There’s a new book out this week from Princeton University Press, Paul Langacker’s Can the Laws of Physics Be Unified? (surely this is a mistake, but there’s also an ISBN number for a 2020 volume with the same name by Tony Zee). It’s part of a Princeton Frontiers in Physics series, in which all the books have titles that are questions. The other volumes all ask “How…” or “What…” questions, but the question of this volume is of a different nature, and unfortunately the book unintentionally gives the answer you would expect from Hinchliffe’s rule or Betteridge’s law.
This is not really a popular book, rather is accurately described by the author as “colloquium-level”. Lots of equations, but not much detail explaining exactly what they mean, for that some background is needed. The first two-thirds of the book is a very good summary of the Standard Model. For more details, Langacker has a textbook, The Standard Model and Beyond, which will have a second edition coming out later this year.
The last third of the book consists of two chapters addressing the question of the title, beginning with “What Don’t We Know?”. Here the questions are pretty much the usual suspects:
- Why the SM spectrum, with its masses and mixing angles?
- The hierarchy problem.
- The strong CP problem.
- Quantum gravity.
- Problems rooted in the cosmological model: Baryogenesis, dark matter, dark energy and the CC,
In addition, there are problems listed that are only problems if you philosophically think that a good unified model should be more generic than the SM, leading you to ask: why no FCNC? why no EDM?, why no proton decay?
The last chapter “How will we find out?” lists the usual suspects for ideas about BSM physics: SUSY, compositeness, extra dimensions, hidden sectors, GUTS, string theory. We are told that this is a list of “many promising ideas”. While in general I wouldn’t argue with most of the claims of the book, here I think the author is spouting utter nonsense. The ideas he describes are ancient, many going back 40 years. In many cases they weren’t promising to begin with, introducing a large and complex set of new degrees of freedom without explaining much at all about the SM. Decades of hard work by theorists and experimentalists have not been kind to these ideas. No compelling theoretical models have emerged, and experimental results have been strongly negative, with the LHC putting a large number of nails into the coffins of these ideas. They’re not “promising”, they’re dead.
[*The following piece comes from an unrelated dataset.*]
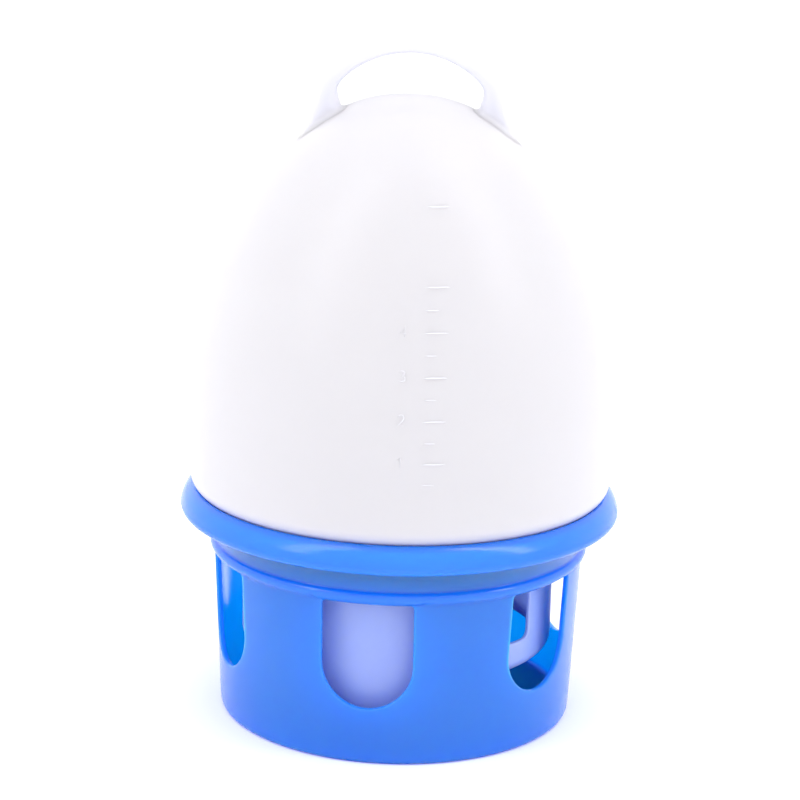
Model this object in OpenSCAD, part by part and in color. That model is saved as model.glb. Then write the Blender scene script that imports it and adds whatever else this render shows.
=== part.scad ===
// Gravity drinker for pigeons and poultry: a white egg-shaped water bottle with a
// handle stands in the flared collar of a round blue drinking base. The bottle's
// neck holds a slotted outlet cap, whose throat sets the water level in the base.

/* [Drinking base] */
// Radius of the flat that the base stands on
foot_r = 80; // [76:0.5:82]
// Height of the recess inside the foot ring
foot_recess = 1; // [0.5:0.1:1.6]
// Outer radius of the wall, carried down to the ground
wall_low_r = 82.5; // [82:0.1:84]
// Outer radius of the wall at the top of the windows
wall_top_r = 86.1; // [85:0.1:87]
// Thickness of the wall
wall_t = 2.8; // [2.4:0.1:3.2]
// Height of the floor inside the base
floor_z = 3.2; // [2.6:0.1:4]
// Radius between the floor and the wall
floor_fillet = 3; // [1:0.5:5]

/* [Drinking windows] */
// Number of windows around the base
window_count = 6; // [4:1:6]
// Turn of the first window from the front, towards the right
window_turn = -8.7; // [-30:0.1:30]
// Width of a window
window_w = 41; // [34:0.5:44]
// Lowest point of a window
sill_z = 26.7; // [22:0.1:32]
// Flat top of a window
window_top_z = 76.5; // [70:0.5:78]

/* [Collar] */
// How far the bead above the windows stands out of the wall
bead_out = 1.9; // [1:0.1:2.2]
// Radius of the collar's crest, where the bottle rests
crest_r = 95.7; // [95.5:0.1:96]
// Height of the collar's crest
crest_z = 107.8; // [107.5:0.1:108]
// Radius of the centre of the rounded lower lip
lip_r = 99; // [98.5:0.1:99.5]
// Height of the centre of the rounded lower lip
lip_z = 98.4; // [98:0.1:98.8]
// Outer radius of the lip's rounding
lip_round = 3.1; // [2.8:0.1:3.4]
// Thickness of the folded lip
lip_t = 2.4; // [2:0.1:2.6]

/* [Bottle] */
// Largest outer radius of the bottle
bottle_r = 97.6; // [97:0.1:98]
// Height at which the bottle starts to close towards the dome
belt_z = 145; // [138:1:155]
// Top of the dome
dome_z = 289; // [270:1:296]
// Fullness of the shoulder of the egg, in height
egg_height_power = 1.67; // [1.5:0.01:1.8]
// Fullness of the shoulder of the egg, in radius
egg_radius_power = 2.23; // [2.1:0.01:2.4]
// Radius of the bottle's lower edge
edge_round = 7.8; // [7:0.1:8]
// Flat underside of the bottle
underside_z = 87; // [86.5:0.1:88]
// Wall of the bottle
bottle_t = 2; // [1.6:0.1:2.6]

/* [Neck and cap] */
// Outer radius of the neck
neck_r = 58; // [54:0.5:60]
// Radius of the bore of the neck
neck_bore_r = 54; // [50:0.5:55]
// Lower end of the neck
neck_z = 79; // [78.5:0.1:80]
// Thickness of the sealing ring
gasket_t = 2.4; // [2:0.1:3]
// Outer radius of the cap's slotted skirt
skirt_r = 72.8; // [70:0.2:74]
// Lower rim of the skirt
skirt_z = 33; // [32:0.5:38]
// Radius with which the skirt rolls in at its lower rim
skirt_round = 5; // [3.5:0.5:7]
// Thickness of the cap's walls
cap_t = 2.3; // [2:0.1:2.8]
// Number of slots in the skirt
slot_count = 4; // [3:1:4]
// Width of a slot
slot_w = 37.7; // [30:0.1:42]
// Turn of the first slot from the front, towards the right
slot_turn = 41.5; // [30:0.5:60]
// Lowest point of a slot
slot_z = 47; // [44:0.5:52]
// Lower end of the two guards, in front of and behind the throat
guard_z = 20; // [18:0.5:24]
// Turn of the front guard from the front, towards the right
guard_turn = -3.5; // [-8:0.5:0]
// Half the turn that a guard covers
guard_half_turn = 28; // [20:1:29]
// Outer radius of the throat
throat_r = 53; // [46:0.5:53.5]
// Mouth of the throat, which sets the water level
throat_z = 12; // [11:0.5:16]

/* [Carry handle] */
// Top of the handle
handle_z = 314.8; // [308:0.2:320]
// Thickness of the strap at its top
strap_t = 6.5; // [5:0.1:8]
// Depth of the strap from front to back
strap_depth = 13; // [10:0.5:18]
// Radius of the arch over the top
arch_r = 54; // [50:0.5:60]
// Half width of the handle at its shoulders
shoulder_half = 43; // [40:0.5:44]
// Half width of the handle at its feet
foot_half = 47.6; // [46:0.1:49]
// Half width of the finger gap
gap_half = 32.8; // [28:0.2:34]

/* [Hidden] */
$fn = 96;

// Clearance between the resting bottle and the collar
seat_gap = 0.35;
// Running clearance between the neck and the cap
thread_gap = 0.1;
// Reach of cuts past the faces that they go through
past = 1;
base_blue = [0.2, 0.5, 0.99];
bottle_white = [0.97, 0.97, 0.99];
cap_white = [0.9, 0.91, 0.99];
seal_grey = [0.35, 0.36, 0.38];

// Points of an arc, from angle a0 to angle a1
function arc(c, r, a0, a1, n = 8) =
    [for (i = [0:n]) let (a = a0 + (a1 - a0) * i / n) [c[0] + r * cos(a), c[1] + r * sin(a)]];

// Points of a curve that leaves p0 towards p1 and comes to p2, without p0 itself
function curve(p0, p1, p2, n = 8) =
    [for (i = [1:n]) let (t = i / n) (1 - t) * (1 - t) * p0 + 2 * t * (1 - t) * p1 + t * t * p2];

function move(points, by) = [for (p = points) p + by];

// ---- Drinking base ----

wall_slope = (wall_top_r - wall_low_r) / window_top_z;
function wall_r(z) = wall_low_r + wall_slope * z;

foot_round = wall_r(0) - foot_r;
bead_half = 2.9;
bead_z = window_top_z + 0.6 + bead_half;
bead_round = (bead_out * bead_out + bead_half * bead_half) / (2 * bead_out);
bead_turn = asin(bead_half / bead_round);
flare_low = [wall_r(bead_z), bead_z + bead_half];
flare_high = [92.2, 96.5];
fold_top = [96.2, crest_z - 3.5];
lip = [lip_r, lip_z];
lip_lean = 25;
lip_side = lip + lip_round * [cos(lip_lean), sin(lip_lean)];
crest = [crest_r, crest_z];

// Shape of the bottle's shoulder inside the collar, which the funnel follows
edge_centre = [bottle_r - edge_round, 113.6];
edge_turn = -60;
edge_end = edge_centre + edge_round * [cos(edge_turn), sin(edge_turn)];
plug_bend = edge_end - [2.7, 1.6];
plug_low = [88, 95];
seat_step = seat_gap * 1.15 * [0.5, -0.87];

base_outside = concat(
    [[0, foot_recess], [foot_r - 6, foot_recess], [foot_r - 5, 0]],
    arc([foot_r, foot_round], foot_round, -90, 0, 5),
    arc([wall_r(bead_z) + bead_out - bead_round, bead_z], bead_round, -bead_turn, bead_turn, 8),
    curve(flare_low, [87, 90], flare_high),
    curve(flare_high, [94.6, 102.9], fold_top, 5),
    curve(fold_top, [98.9, 102.4], lip + (lip_round - lip_t) * [cos(lip_lean), sin(lip_lean)], 5),
    arc(lip, lip_round - lip_t, 0, -90, 3),
    arc(lip, lip_round, -90, lip_lean, 10),
    curve(lip_side, [100.6, 105.2], crest));
base_inside = concat(
    move([edge_end], seat_step),
    curve(edge_end + seat_step, plug_bend + seat_step, plug_low + [0.4, -0.1]),
    [flare_low - [wall_t, 0], [wall_r(bead_z) - wall_t, bead_z]],
    arc([wall_r(floor_z) - wall_t - floor_fillet, floor_z + floor_fillet], floor_fillet, 0, -90, 6),
    [[0, floor_z]]);

module window_outline() {
    half = window_w / 2;
    translate([0, sill_z + half])
        circle(half);
    translate([-half, sill_z + half])
        square([window_w, window_top_z - sill_z - half]);
}

module drinking_base() {
    color(base_blue)
        difference() {
            rotate_extrude()
                polygon(concat(base_outside, base_inside));
            for (i = [0:window_count - 1])
                rotate([90, 0, window_turn + i * 360 / window_count])
                    translate([0, 0, wall_low_r - 3 * wall_t])
                        linear_extrude(6 * wall_t)
                            window_outline();
        }
}

// ---- Water bottle ----

egg_steps = 22;
function egg(r, z, inset) =
    [for (i = [0:egg_steps]) let (a = 90 * i / egg_steps)
        [(r - inset) * pow(cos(a), 2 / egg_radius_power),
         z + (dome_z - inset - z) * pow(sin(a), 2 / egg_height_power)]];

heel_round = 4;
heel_r = plug_low[0] - 2.1 - heel_round;
bottle_outside = concat(
    [[neck_r, neck_z], [neck_r, underside_z]],
    arc([heel_r, underside_z + heel_round], heel_round, -90, 0, 5),
    [plug_low],
    curve(plug_low, plug_bend, edge_end),
    arc(edge_centre, edge_round, edge_turn + 6, 0, 7),
    egg(bottle_r, belt_z, 0));
bottle_hollow = concat(
    [[neck_bore_r, neck_z], [neck_bore_r, underside_z + bottle_t]],
    arc([heel_r, underside_z + heel_round], heel_round - bottle_t, -90, 0, 5),
    [plug_low - [bottle_t, 0]],
    curve(plug_low - [bottle_t, 0], plug_bend - [bottle_t, -0.4], edge_end - [1.2, -1.6]),
    arc(edge_centre, edge_round - bottle_t, edge_turn + 6, 0, 7),
    egg(bottle_r, belt_z, bottle_t));

module bottle_body() {
    rotate_extrude()
        polygon(concat([[0, neck_z]], bottle_outside));
}

module water_bottle() {
    color(bottle_white)
        difference() {
            bottle_body();
            translate([0, 0, -past])
                cylinder(r = neck_bore_r, h = neck_z + 2 * past);
            rotate_extrude()
                polygon(concat([[0, neck_z]], bottle_hollow));
        }
}

// ---- Carry handle, moulded in one with the bottle ----

post_z = 293;
root_z = 262;
function arch(r, top, from, n = 10) =
    let (half_turn = asin(from / r))
    arc([0, top - r], r, 90 - half_turn, 90 + half_turn, 2 * n);

module handle_outline() {
    corner = 37;
    corner_z = handle_z - arch_r + sqrt(arch_r * arch_r - corner * corner);
    polygon(concat(
        [[foot_half, 272.6], [shoulder_half + 0.6, 287], [shoulder_half - 0.6, post_z - 1]],
        curve([shoulder_half - 0.6, post_z - 1], [shoulder_half - 2.4, post_z + 4.6],
              [corner, corner_z], 5),
        arch(arch_r, handle_z, corner - 1),
        [[-corner, corner_z]],
        curve([-corner, corner_z], [2.4 - shoulder_half, post_z + 4.6], [0.6 - shoulder_half, post_z - 1], 5),
        [[-shoulder_half - 0.6, 287], [-foot_half, 272.6], [-foot_half, root_z], [foot_half, root_z]]));
}

module finger_gap() {
    gap_r = arch_r - 10.7;
    end_round = 4.2;
    reach = gap_half - 1.6;
    polygon(concat(
        arch(gap_r, handle_z - strap_t, reach),
        arc([-gap_half + end_round, 290.5], end_round, 170, 235, 5),
        [[-24, root_z], [24, root_z]],
        arc([gap_half - end_round, 290.5], end_round, -55, 10, 5)));
}

module carry_handle() {
    color(bottle_white)
        difference() {
            rotate([90, 0, 0])
                translate([0, 0, -strap_depth / 2])
                    linear_extrude(strap_depth)
                        difference() {
                            handle_outline();
                            finger_gap();
                        }
            bottle_body();
        }
}

// ---- Neck seal and outlet cap ----

deck_z = neck_z - gasket_t - thread_gap;
collar_r = neck_r + thread_gap;

module neck_gasket() {
    color(seal_grey)
        translate([0, 0, deck_z])
            difference() {
                cylinder(r = neck_r - 0.4, h = gasket_t);
                translate([0, 0, -past])
                    cylinder(r = neck_bore_r - 4, h = gasket_t + 2 * past);
            }
}

deck_under = deck_z - cap_t;
roll = [skirt_r - skirt_round, skirt_z + skirt_round];
cap_outline = concat(
    arc(roll, skirt_round - cap_t, 0, -90, 6),
    arc(roll, skirt_round, -90, 0, 8),
    [[skirt_r, deck_z - 2], [skirt_r - 2, deck_z], [throat_r - cap_t, deck_z],
     [throat_r - cap_t, throat_z], [throat_r, throat_z], [throat_r, deck_under],
     [skirt_r - cap_t, deck_under]]);

module slot_outline() {
    corner = 4;
    top = deck_under - 1;
    for (x = [-1, 1], z = [slot_z + corner, top - corner])
        translate([x * (slot_w / 2 - corner), z])
            circle(corner);
    translate([-slot_w / 2, slot_z + corner])
        square([slot_w, top - slot_z - 2 * corner]);
    translate([-slot_w / 2 + corner, slot_z])
        square([slot_w - 2 * corner, top - slot_z]);
}

// Tongues of the skirt that reach down in front of the throat and behind it
module guards() {
    reach = 2 * skirt_r;
    side = reach * tan(guard_half_turn);
    for (back = [0, 180])
        rotate(guard_turn + back)
            intersection() {
                translate([0, 0, guard_z])
                    difference() {
                        cylinder(r = skirt_r, h = roll[1] + 2 - guard_z);
                        translate([0, 0, -past])
                            cylinder(r = skirt_r - cap_t, h = roll[1] + 2 - guard_z + 2 * past);
                    }
                linear_extrude(2 * skirt_z)
                    polygon([[0, 0], [-side, -reach], [side, -reach]]);
            }
}

module cap_shell() {
    guards();
    difference() {
        rotate_extrude()
            polygon(cap_outline);
        for (i = [0:slot_count - 1])
            rotate([90, 0, slot_turn + i * 360 / slot_count])
                translate([0, 0, skirt_r - 10])
                    linear_extrude(14)
                        slot_outline();
    }
}

module thread_collar() {
    translate([0, 0, deck_z])
        difference() {
            cylinder(r = collar_r + 3.2, h = underside_z - 1 - deck_z);
            translate([0, 0, -past])
                cylinder(r = collar_r, h = underside_z - deck_z + past);
        }
}

module outlet_cap() {
    color(cap_white) {
        cap_shell();
        thread_collar();
    }
}

drinking_base();
water_bottle();
carry_handle();
neck_gasket();
outlet_cap();
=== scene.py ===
"""Gravity drinker for pigeons and poultry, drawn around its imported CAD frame.

A white egg-shaped water bottle with a handle stands in the flared collar of a round blue
drinking base. Sizes are in millimetres in the frame's axes and become metres in Skin.make.
"""

import math

import bmesh
import bpy
from mathutils import Matrix, Vector


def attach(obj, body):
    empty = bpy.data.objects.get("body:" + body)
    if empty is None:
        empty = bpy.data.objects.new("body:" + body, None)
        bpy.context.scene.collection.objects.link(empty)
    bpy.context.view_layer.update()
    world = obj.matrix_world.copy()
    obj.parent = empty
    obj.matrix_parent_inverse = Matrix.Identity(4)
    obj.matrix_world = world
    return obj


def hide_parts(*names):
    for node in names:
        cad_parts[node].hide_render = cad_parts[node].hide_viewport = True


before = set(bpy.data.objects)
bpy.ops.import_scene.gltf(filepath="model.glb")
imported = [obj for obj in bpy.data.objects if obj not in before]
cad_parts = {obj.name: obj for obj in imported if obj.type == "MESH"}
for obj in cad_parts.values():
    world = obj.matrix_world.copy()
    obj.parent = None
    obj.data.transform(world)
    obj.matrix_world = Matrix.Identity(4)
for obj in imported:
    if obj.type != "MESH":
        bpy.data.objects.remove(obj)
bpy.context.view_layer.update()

MM = 0.001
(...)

Langacker does repeatedly point out the problems such ideas have run into, but instead of leaving it at “we don’t know”, he unfortunately keeps bringing up as answer “the multiverse did it”. On page 151 we’re told the most plausible explanation for the CC is “the multiverse did it”, on page 160-163 we’re given “multiverse did it” anthropic explanations for interaction strengths, fermion masses, the Higgs VEV, and the CC. Pages 167-173 are a long argument for “the multiverse did it”. The problem that this isn’t science because it is untestable is dismissed with the argument that it “may well be correct”, and maybe somebody someday will figure out a test. On page 203 we’re told that string theory provides the landscape of vacua necessary to show that “the multiverse did it”.
The treatment of string theory has all of the usual problems: we’re assured that string theory is “conceptually simple”, despite no one knowing what the theory really is. The only problem is that of the “technical details” of constructing realistic vacua. I won’t go on about this, I once wrote a whole book…
In the end, while Langacker expresses the hope that “sometime in the next 10, 50, or 100 years” we will see a successful fully unified theory, there’s nothing in the book that provides any reason for such a hope. There is a lot that argues against such a hope, in particular a lot of argument in favor of giving up and signing up for a multiverse pseudo-scientific endpoint for the field. I suspect the author himself doesn’t realize how much the argument of the book is stacked against his expressed hope and in favor of a negative answer to the title’s question.
Update: If you just can’t get enough multiverse mania, you can watch Joseph Silk’s talk Should We Trust a Theory? (more talk materials here). I’m not quite sure, but I think we agree that the multiverse is not currently science (he writes “The multiverse might or might not exist, but no physicist should waste his or her time chasing the unchaseable”), but not about about string theory. I have no idea what is behind his claim that “String theory has been very successful”, and, since he’s not a string theorist, I suspect that neither does he.